Mr Justice Birss, sitting in the Business and Property Courts, has refused the defendant’s application for (a) permission to appeal and (b) a stay of execution against the previous Order of Deputy Master Nurse. The previous order refused to set aside a judgment obtained by Manolete Partners PLC holding that the defendant, the director of a restaurant business on the Edgware Road, had no reasonable prospects of defending the claim. Further details and a copy of the judgment may be found here.

The facts of the dispute

The Defendant was a director of the Company which operated as a restaurant and Shisha bar. The Company was investigated in respect of suspected suppression of sales. It’s bank accounts record that no cash had been banked for a substantial period. The focus of the case was on five grounds on which HMRC’s assessment was made. They were:

  1. a very high number of ”no sales” which HMRC concluded was consistent with the execution of sales which were not recorded;
  2. an increase in voids or corrections which happened when the point about no sales was raised by HMRC
  3. out of hours trading
  4. certain sales wrongly zero rated; and
  5. a large number of negative sales.

HMRC ultimately assessed the Company for tax and penalties, being a mixture of corporation tax and VAT in sum of £3,316,318. It also considered that £4,186,848 which it calculated as the suppressed sales should be allocated to the directors’ loan account of the Company for the Defendant. The Company went into creditors voluntary liquidation on 21 December 2017 and Miles Needham of FRP Advisory was appointed liquidator.
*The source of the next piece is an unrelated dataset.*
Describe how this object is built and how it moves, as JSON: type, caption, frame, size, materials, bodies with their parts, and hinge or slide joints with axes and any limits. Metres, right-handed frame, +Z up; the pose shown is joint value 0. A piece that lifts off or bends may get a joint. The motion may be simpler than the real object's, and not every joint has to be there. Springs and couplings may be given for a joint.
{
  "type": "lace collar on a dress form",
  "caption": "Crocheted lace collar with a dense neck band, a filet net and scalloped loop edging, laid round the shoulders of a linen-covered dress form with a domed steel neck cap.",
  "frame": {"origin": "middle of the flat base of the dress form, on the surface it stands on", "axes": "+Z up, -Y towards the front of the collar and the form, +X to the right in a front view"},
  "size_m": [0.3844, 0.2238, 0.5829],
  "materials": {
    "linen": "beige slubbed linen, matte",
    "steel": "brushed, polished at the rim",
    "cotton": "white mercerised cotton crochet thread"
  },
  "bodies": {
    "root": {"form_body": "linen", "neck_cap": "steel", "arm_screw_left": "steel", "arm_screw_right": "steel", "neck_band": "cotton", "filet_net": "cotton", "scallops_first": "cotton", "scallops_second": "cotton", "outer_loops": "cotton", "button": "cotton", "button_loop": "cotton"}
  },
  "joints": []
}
With no assets in the estate the liquidator assigned the claim to Manolete. Manolete issued proceedings on 22 May 2019 and obtained judgment in default of an acknowledgment of service on 17 June 2019. The Defendant applied to set aside the judgment on 30 July 2019 and his application was heard by Deputy Master Nurse on 18 November 2019.
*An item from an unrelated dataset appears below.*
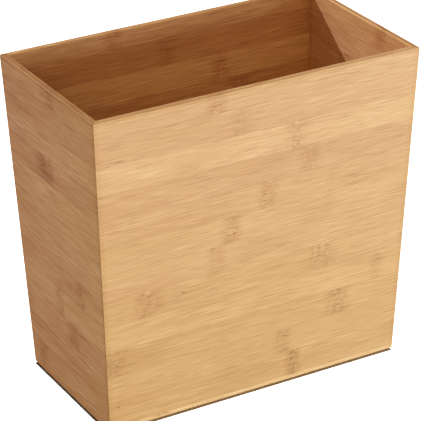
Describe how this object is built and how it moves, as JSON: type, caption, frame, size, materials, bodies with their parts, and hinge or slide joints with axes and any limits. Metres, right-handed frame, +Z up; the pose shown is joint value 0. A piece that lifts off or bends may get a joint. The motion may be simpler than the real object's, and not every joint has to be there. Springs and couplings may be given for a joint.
{
  "type": "wastebasket",
  "caption": "Open-topped rectangular wastebasket of laminated bamboo, flared towards the rim, with mitred corners and a rebated base on rubber pads.",
  "frame": {"origin": "on the floor, under the centre of the basket", "axes": "+X along the width, +Y along the depth towards the back, +Z up to the rim"},
  "size_m": [0.32, 0.178, 0.305],
  "materials": {
    "bamboo": "satin clear-lacquered laminated bamboo, caramel blond",
    "rubber": "matt black rubber"
  },
  "bodies": {
    "root": {"front_wall_slat_01": "bamboo", "front_wall_slat_02": "bamboo", "front_wall_slat_03": "bamboo", "front_wall_slat_04": "bamboo", "front_wall_slat_05": "bamboo", "front_wall_slat_06": "bamboo", "front_wall_slat_07": "bamboo", "front_wall_slat_08": "bamboo", "front_wall_slat_09": "bamboo", "front_wall_slat_10": "bamboo", "front_wall_slat_11": "bamboo", "front_wall_slat_12": "bamboo", "front_wall_slat_13": "bamboo", "right_wall_slat_01": "bamboo", "right_wall_slat_02": "bamboo", "right_wall_slat_03": "bamboo", "right_wall_slat_04": "bamboo", "right_wall_slat_05": "bamboo", "right_wall_slat_06": "bamboo", "right_wall_slat_07": "bamboo", "right_wall_slat_08": "bamboo", "right_wall_slat_09": "bamboo", "right_wall_slat_10": "bamboo", "right_wall_slat_11": "bamboo", "right_wall_slat_12": "bamboo", "right_wall_slat_13": "bamboo", "back_wall_slat_01": "bamboo", "back_wall_slat_02": "bamboo", "back_wall_slat_03": "bamboo", "back_wall_slat_04": "bamboo", "back_wall_slat_05": "bamboo", "back_wall_slat_06": "bamboo", "back_wall_slat_07": "bamboo", "back_wall_slat_08": "bamboo", "back_wall_slat_09": "bamboo", "back_wall_slat_10": "bamboo", "back_wall_slat_11": "bamboo", "back_wall_slat_12": "bamboo", "back_wall_slat_13": "bamboo", "left_wall_slat_01": "bamboo", "left_wall_slat_02": "bamboo", "left_wall_slat_03": "bamboo", "left_wall_slat_04": "bamboo", "left_wall_slat_05": "bamboo", "left_wall_slat_06": "bamboo", "left_wall_slat_07": "bamboo", "left_wall_slat_08": "bamboo", "left_wall_slat_09": "bamboo", "left_wall_slat_10": "bamboo", "left_wall_slat_11": "bamboo", "left_wall_slat_12": "bamboo", "left_wall_slat_13": "bamboo", "base_slat_1": "bamboo", "base_slat_2": "bamboo", "base_slat_3": "bamboo", "base_slat_4": "bamboo", "base_slat_5": "bamboo", "base_slat_6": "bamboo", "rubber_feet": "rubber"}
  },
  "joints": []
}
Deputy Master Nurse refused the Defendant’s application to set aside judgment. Please see the below link to our previous article in relation to this case which sets out the background, Deputy Master Nurse’s decision and analysis.
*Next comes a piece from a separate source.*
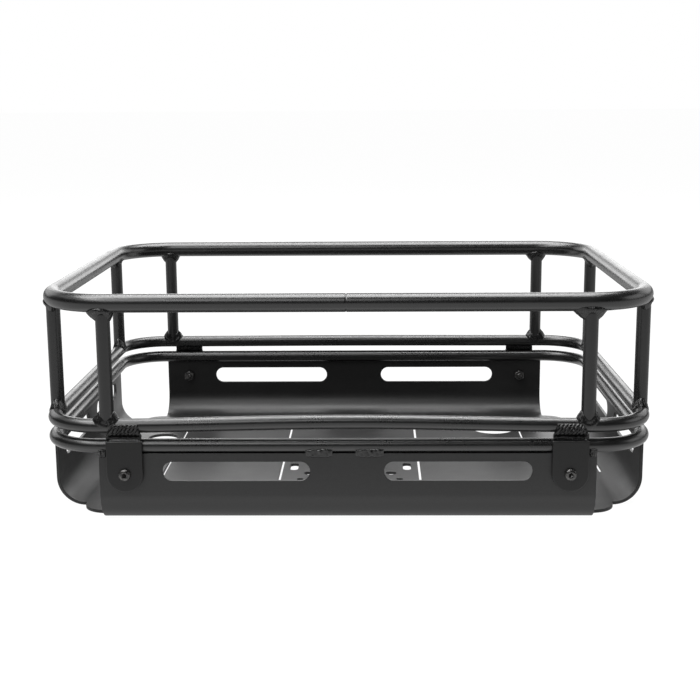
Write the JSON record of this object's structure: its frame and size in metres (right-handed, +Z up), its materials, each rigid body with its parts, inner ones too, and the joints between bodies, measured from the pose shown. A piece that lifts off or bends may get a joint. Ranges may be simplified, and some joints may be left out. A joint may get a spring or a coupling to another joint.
{
  "type": "roof cargo basket",
  "caption": "Black powder-coated cargo basket: a slotted folded-sheet tray with a welded round-tube fence bolted to it by hanging tabs.",
  "frame": {"origin": "middle of the tray's underside, on the surface that it stands on", "axes": "+Z up, +X to the right along the basket's length, -Y towards the front with the two bolting tabs that the picture shows"},
  "size_m": [0.54, 0.4142, 0.202],
  "materials": {
    "tray_coat": "satin black powder coat with a fine texture",
    "rail_coat": "semi-gloss black powder coat",
    "post_coat": "semi-gloss black powder coat",
    "tab_coat": "satin black powder coat",
    "screw_finish": "black oxide on alloy steel",
    "nut_finish": "dark zinc on steel"
  },
  "bodies": {
    "root": {"tray_sheet": "tray_coat", "rim_rail": "rail_coat", "mid_rail": "rail_coat", "top_rail": "rail_coat", "post_front_left": "post_coat", "post_front_right": "post_coat", "post_back_left": "post_coat", "post_back_right": "post_coat", "post_left_front": "post_coat", "post_left_back": "post_coat", "post_right_front": "post_coat", "post_right_back": "post_coat", "tab_front_left": "tab_coat", "tab_front_right": "tab_coat", "tab_back_left": "tab_coat", "tab_back_right": "tab_coat", "screw_front_left": "screw_finish", "screw_front_right": "screw_finish", "screw_back_left": "screw_finish", "screw_back_right": "screw_finish", "nut_front_left": "nut_finish", "nut_front_right": "nut_finish", "nut_back_left": "nut_finish", "nut_back_right": "nut_finish"}
  },
  "joints": []
}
The Defendant thereafter issued an application for (a) permission to Appeal and (b) a stay of execution of the Order of Deputy Master Nurse on the following grounds:

  1. The first ground was that the Deputy Master erred in law in concluding that notwithstanding there were factual disputes about the undisclosed sales, the Deputy Master was wrong to conclude that the draft defence was fanciful and had no real prospect of success. In particular he was said to have erred in wrongly requiring sample evidence to be provided, in wrongly failing to consider what evidence might be available at trial, and in applying a test which would have required a mini trial, which is the wrong approach. This first ground of appeal related to the first three HMRC grounds.
  2. The second ground related to a point on the third and fourth HMRC grounds (zero rated products and negative sales). The Defendant relied on professional advice and the error of the Deputy Master was said to be that he wrongly held he was entitled to conclude, without a full factual investigation, that the Defendant could not rely on that advice as a defence to the claim.
  3. The third ground was that the Deputy Master accordingly erred in concluding that the draft Defence of the Defendant had no real prospect of success.

The Decision

Birss J refused the application for permission to appeal and a stay of execution for the following reasons:

  1. The first ground has no real prospect of success:
  • As the Deputy Master explained, and was entitled to take into account, the explanations for (a) no sales (b) voids/corrections and (c) out of hours trading had not been given to HMRC at the time of the investigation. Moreover, afterwards and when the Defendant was sole director the Company took no steps to appeal the HMRC assessments.
  • Another point noted by the Deputy Master was that HMRC’s report shows that the Company did not appear to bank any cash at all. The explanation given for that was that staff would be paid in cash but no evidence to corroborate that was provided.
  • In paragraph 35 of his judgment the Deputy Master had acknowledged that the first three HMRC grounds turned on questions of fact and considered whether evidence might be available at trial. The Deputy Master concluded that there was nothing in the material before him to suggest that evidence would be available at trial, noting that the Defendant had not produced any sample of evidence from a member of staff or employee. The Defendant contended this is an error of law. Birss J held t is not. The law does not require the judge to accept such assertions without considering all the circumstances. It is a finding open to the Deputy Master in the circumstances in this case.
  1. The Defendant relied on professional advice and the error of the Deputy Master is said to be that he wrongly held he was entitled to conclude, without a full factual investigation, that the Defendant could not rely on that advice as a defence to the claim. Given the circumstances the Deputy Master was entitled to conclude that the Defendant’s defence was fanciful. This ground has no real prospect of success.
  2. The third ground is that the Deputy Master accordingly erred in concluding that the draft Defence of the Defendant had no real prospect of success. It was held that there was nothing added by the third ground.

Analysis

The above is a stark reminder to parties of the discretion available to judges. It is again also a useful reminder to applicants in general seeking to set aside judgments that the burden of doing so rests on them to produce evidence to support a defence that it more than merely fanciful. Practitioners should be wary of relying on a draft pleading unsupported by evidence in an application to set aside judgment given the burden is on the applicant to show that there is a reasonable prospect of success.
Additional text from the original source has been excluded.